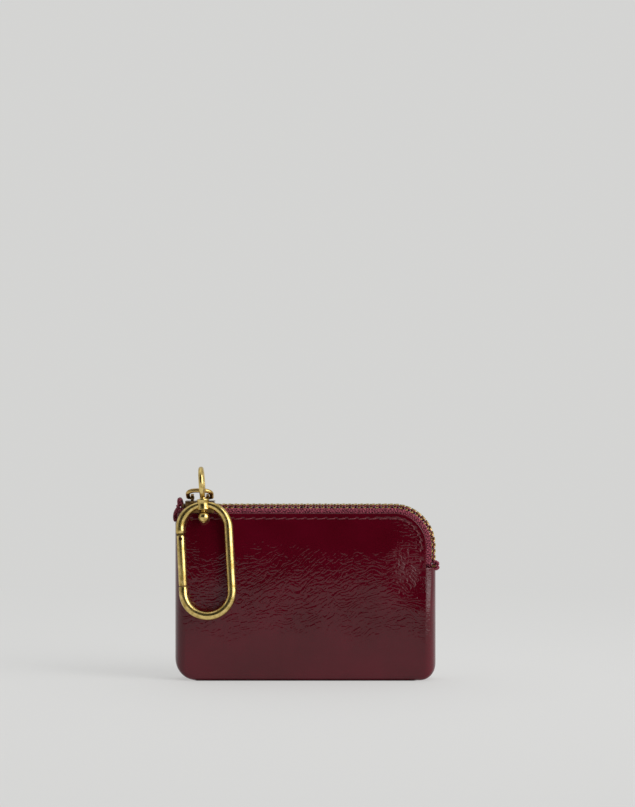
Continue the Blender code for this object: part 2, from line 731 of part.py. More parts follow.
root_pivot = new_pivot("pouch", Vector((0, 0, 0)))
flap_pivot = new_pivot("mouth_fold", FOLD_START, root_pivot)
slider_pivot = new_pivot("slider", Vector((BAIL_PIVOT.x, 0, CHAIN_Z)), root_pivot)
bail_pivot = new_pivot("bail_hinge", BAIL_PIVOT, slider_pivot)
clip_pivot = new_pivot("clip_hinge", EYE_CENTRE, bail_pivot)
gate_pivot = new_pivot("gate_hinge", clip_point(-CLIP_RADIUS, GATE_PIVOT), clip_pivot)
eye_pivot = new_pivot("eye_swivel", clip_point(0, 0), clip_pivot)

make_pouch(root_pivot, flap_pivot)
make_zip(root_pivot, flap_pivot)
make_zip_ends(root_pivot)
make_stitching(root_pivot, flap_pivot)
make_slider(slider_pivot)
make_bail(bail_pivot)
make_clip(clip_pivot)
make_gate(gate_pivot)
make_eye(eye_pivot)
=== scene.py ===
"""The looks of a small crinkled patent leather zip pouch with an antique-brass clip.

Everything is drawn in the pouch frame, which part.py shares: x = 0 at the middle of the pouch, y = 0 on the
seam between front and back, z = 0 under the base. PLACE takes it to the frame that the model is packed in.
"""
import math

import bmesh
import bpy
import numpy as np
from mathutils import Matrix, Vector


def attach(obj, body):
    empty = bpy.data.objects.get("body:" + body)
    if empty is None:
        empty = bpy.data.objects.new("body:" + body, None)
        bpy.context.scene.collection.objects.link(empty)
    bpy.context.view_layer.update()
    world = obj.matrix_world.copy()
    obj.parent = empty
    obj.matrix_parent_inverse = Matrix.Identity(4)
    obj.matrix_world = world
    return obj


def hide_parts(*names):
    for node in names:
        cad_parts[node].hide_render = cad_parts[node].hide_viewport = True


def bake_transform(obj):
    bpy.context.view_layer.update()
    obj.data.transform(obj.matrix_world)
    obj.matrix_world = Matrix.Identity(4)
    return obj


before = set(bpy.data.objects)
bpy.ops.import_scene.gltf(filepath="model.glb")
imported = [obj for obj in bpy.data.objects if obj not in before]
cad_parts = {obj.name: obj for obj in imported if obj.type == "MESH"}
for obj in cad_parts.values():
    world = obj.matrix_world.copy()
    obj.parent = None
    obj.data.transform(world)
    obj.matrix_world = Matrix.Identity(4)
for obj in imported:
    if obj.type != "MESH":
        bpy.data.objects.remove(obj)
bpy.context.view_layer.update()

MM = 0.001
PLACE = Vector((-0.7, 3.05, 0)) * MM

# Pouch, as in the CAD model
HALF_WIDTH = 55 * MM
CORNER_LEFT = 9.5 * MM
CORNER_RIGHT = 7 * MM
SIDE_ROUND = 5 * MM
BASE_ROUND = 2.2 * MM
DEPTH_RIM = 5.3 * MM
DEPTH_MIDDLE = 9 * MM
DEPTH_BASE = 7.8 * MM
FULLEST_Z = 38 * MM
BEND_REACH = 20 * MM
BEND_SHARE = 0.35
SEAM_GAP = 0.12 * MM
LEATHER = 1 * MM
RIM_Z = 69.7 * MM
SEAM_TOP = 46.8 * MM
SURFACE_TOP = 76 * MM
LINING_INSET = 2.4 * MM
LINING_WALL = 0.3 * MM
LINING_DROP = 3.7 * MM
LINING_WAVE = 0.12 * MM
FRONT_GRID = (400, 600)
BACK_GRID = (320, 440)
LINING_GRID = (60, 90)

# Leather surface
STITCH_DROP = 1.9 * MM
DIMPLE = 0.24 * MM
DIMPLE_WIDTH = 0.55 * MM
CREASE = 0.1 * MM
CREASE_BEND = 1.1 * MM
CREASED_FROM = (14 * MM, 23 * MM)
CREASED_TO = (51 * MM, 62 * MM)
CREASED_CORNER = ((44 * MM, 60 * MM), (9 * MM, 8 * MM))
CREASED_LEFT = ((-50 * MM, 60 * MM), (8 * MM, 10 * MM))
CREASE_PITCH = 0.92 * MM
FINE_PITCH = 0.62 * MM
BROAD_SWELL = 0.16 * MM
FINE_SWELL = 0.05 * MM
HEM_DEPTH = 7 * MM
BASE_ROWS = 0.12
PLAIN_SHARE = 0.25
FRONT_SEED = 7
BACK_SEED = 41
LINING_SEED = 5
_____
| What you are asked to do |
Which lines hold the word "body"? Copy all of them.

| Output below |
def attach(obj, body):
    empty = bpy.data.objects.get("body:" + body)
        empty = bpy.data.objects.new("body:" + body, None)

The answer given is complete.